INSTRUCTIONS TO FOLLOW »
The data below holds a line containing "What build123d script" and a line containing "floor_thickness = 20"; please quote exactly those two lines and every line between them, and nothing else.

PROVIDED INFORMATION »
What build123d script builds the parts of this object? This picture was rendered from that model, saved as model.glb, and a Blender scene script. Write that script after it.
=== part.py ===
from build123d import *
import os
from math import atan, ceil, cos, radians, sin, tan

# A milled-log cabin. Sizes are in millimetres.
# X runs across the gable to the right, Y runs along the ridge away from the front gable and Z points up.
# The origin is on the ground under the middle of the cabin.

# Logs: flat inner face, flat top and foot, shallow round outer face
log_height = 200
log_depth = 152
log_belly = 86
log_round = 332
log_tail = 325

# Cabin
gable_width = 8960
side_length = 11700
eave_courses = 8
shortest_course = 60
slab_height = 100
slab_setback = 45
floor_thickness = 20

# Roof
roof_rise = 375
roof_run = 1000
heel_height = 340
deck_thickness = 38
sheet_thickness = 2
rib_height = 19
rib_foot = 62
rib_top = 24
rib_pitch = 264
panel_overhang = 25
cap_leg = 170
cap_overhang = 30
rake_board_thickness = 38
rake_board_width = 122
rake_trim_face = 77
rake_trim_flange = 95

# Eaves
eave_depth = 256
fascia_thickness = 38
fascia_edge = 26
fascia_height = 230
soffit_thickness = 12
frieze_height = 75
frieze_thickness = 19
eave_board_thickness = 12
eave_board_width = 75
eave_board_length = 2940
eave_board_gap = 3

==

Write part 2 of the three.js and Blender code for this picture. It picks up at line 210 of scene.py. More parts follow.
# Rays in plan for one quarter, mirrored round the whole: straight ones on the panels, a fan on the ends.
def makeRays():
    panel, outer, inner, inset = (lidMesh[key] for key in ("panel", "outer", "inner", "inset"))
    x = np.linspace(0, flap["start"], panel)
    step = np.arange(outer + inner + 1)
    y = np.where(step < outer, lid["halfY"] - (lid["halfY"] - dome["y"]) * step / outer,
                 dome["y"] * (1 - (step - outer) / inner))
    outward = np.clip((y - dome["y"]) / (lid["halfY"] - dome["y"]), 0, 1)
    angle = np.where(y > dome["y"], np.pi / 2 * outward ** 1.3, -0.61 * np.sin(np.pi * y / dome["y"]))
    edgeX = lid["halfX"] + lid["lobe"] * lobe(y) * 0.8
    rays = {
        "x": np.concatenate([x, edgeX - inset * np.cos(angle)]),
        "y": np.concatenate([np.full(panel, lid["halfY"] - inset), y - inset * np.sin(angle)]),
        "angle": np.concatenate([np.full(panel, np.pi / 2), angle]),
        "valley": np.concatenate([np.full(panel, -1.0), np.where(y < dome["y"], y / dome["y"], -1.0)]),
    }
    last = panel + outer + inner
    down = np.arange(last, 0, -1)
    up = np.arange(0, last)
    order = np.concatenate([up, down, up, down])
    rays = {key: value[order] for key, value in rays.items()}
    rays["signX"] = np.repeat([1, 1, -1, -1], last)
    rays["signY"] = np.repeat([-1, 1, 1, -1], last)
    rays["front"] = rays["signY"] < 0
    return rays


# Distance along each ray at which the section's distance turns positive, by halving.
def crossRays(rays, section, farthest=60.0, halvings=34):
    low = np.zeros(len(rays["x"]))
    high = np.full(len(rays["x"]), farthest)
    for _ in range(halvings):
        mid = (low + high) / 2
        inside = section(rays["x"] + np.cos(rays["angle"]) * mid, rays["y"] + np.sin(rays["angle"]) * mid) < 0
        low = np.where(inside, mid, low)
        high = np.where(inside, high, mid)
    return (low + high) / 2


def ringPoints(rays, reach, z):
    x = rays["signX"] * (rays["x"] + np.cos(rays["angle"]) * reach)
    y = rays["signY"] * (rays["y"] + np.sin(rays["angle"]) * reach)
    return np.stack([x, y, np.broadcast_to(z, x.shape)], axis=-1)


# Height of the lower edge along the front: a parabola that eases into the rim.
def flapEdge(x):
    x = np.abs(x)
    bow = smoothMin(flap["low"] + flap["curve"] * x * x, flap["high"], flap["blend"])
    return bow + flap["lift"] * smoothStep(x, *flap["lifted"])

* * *

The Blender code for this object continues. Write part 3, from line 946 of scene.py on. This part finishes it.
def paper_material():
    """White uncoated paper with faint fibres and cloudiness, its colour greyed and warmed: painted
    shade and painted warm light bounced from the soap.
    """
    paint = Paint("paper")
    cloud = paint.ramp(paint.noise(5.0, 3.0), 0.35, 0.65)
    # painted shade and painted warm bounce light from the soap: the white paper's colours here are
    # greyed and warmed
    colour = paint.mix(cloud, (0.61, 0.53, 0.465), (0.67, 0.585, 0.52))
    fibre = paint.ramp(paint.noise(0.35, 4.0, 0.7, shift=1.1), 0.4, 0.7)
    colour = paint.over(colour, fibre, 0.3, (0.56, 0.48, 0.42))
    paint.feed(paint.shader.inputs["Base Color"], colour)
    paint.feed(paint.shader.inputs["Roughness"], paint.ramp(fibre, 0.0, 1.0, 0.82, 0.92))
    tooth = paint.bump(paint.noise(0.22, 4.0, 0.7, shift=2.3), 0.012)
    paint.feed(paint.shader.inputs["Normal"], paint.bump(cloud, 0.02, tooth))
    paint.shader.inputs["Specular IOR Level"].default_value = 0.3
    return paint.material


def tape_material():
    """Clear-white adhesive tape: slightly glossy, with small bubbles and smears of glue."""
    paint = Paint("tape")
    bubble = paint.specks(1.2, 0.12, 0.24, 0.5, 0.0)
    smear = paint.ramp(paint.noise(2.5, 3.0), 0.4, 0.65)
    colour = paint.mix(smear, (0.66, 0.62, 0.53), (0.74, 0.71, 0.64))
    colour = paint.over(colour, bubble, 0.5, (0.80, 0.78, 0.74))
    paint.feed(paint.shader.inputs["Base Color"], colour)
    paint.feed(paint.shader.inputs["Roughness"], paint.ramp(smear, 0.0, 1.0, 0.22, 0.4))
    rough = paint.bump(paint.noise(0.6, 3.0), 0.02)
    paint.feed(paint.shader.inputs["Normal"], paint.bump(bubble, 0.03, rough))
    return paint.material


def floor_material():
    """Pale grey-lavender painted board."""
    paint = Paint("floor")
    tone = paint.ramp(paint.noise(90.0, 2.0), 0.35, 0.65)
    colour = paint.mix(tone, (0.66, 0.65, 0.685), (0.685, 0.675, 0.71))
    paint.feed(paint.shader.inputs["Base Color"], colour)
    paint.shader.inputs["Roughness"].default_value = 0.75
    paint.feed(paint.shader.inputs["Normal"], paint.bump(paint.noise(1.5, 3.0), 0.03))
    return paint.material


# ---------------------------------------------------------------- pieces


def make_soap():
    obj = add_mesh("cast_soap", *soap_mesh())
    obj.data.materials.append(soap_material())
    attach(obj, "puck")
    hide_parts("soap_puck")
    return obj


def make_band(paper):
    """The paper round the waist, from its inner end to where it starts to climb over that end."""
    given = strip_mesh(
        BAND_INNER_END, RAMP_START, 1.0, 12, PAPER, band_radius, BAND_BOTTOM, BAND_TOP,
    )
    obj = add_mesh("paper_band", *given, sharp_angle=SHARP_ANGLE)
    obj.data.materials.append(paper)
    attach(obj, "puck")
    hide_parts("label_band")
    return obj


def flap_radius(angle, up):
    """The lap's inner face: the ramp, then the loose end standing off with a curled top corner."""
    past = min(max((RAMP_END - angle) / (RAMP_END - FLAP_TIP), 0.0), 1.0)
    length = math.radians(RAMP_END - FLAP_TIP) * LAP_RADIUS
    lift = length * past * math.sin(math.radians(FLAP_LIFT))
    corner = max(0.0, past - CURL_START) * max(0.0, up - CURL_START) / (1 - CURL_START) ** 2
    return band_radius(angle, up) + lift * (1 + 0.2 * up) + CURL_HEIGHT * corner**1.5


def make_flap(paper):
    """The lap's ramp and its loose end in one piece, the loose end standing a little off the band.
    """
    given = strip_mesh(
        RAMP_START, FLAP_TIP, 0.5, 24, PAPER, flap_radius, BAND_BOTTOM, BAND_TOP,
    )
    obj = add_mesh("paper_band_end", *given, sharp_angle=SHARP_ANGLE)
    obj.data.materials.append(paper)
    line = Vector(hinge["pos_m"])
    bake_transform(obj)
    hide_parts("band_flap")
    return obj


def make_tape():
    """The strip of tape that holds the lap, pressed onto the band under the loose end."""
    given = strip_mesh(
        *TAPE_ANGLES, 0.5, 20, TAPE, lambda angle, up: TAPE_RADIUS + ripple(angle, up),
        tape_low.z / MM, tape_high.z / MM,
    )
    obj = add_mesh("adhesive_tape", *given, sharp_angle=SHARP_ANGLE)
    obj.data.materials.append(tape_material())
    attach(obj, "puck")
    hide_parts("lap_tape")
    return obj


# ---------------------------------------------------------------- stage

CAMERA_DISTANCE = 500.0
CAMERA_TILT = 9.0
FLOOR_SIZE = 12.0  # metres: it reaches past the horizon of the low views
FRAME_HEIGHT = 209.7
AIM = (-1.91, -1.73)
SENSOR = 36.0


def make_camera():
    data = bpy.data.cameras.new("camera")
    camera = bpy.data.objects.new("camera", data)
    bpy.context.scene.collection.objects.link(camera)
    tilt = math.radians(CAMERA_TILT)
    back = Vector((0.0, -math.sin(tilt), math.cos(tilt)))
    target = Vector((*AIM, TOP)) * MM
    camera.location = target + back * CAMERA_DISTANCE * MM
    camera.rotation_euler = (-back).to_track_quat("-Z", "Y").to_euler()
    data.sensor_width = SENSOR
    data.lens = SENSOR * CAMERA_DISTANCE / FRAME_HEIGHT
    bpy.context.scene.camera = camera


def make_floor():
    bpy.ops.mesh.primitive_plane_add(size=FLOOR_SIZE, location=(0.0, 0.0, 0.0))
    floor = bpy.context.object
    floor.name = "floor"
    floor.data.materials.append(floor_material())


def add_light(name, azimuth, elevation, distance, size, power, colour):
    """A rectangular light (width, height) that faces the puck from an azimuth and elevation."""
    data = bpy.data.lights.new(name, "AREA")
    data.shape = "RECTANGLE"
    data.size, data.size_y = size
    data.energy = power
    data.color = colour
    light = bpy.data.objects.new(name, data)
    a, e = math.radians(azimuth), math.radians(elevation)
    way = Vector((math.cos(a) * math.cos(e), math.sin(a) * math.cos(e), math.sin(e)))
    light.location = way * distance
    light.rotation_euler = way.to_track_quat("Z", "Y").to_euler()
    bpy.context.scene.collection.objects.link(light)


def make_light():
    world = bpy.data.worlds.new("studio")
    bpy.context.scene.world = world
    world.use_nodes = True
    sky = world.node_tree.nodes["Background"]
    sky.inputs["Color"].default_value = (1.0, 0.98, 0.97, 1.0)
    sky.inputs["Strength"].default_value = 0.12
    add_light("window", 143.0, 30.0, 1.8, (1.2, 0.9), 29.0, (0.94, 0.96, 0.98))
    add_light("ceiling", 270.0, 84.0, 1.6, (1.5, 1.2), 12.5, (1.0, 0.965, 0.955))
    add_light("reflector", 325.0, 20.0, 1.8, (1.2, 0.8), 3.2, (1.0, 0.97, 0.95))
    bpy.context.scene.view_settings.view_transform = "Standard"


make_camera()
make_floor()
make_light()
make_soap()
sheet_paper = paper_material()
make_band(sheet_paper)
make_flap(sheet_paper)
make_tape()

FULL SOLUTION »
What build123d script builds the parts of this object? This picture was rendered from that model, saved as model.glb, and a Blender scene script. Write that script after it.
=== part.py ===
from build123d import *
import os
from math import atan, ceil, cos, radians, sin, tan

# A milled-log cabin. Sizes are in millimetres.
# X runs across the gable to the right, Y runs along the ridge away from the front gable and Z points up.
# The origin is on the ground under the middle of the cabin.

# Logs: flat inner face, flat top and foot, shallow round outer face
log_height = 200
log_depth = 152
log_belly = 86
log_round = 332
log_tail = 325

# Cabin
gable_width = 8960
side_length = 11700
eave_courses = 8
shortest_course = 60
slab_height = 100
slab_setback = 45
floor_thickness = 20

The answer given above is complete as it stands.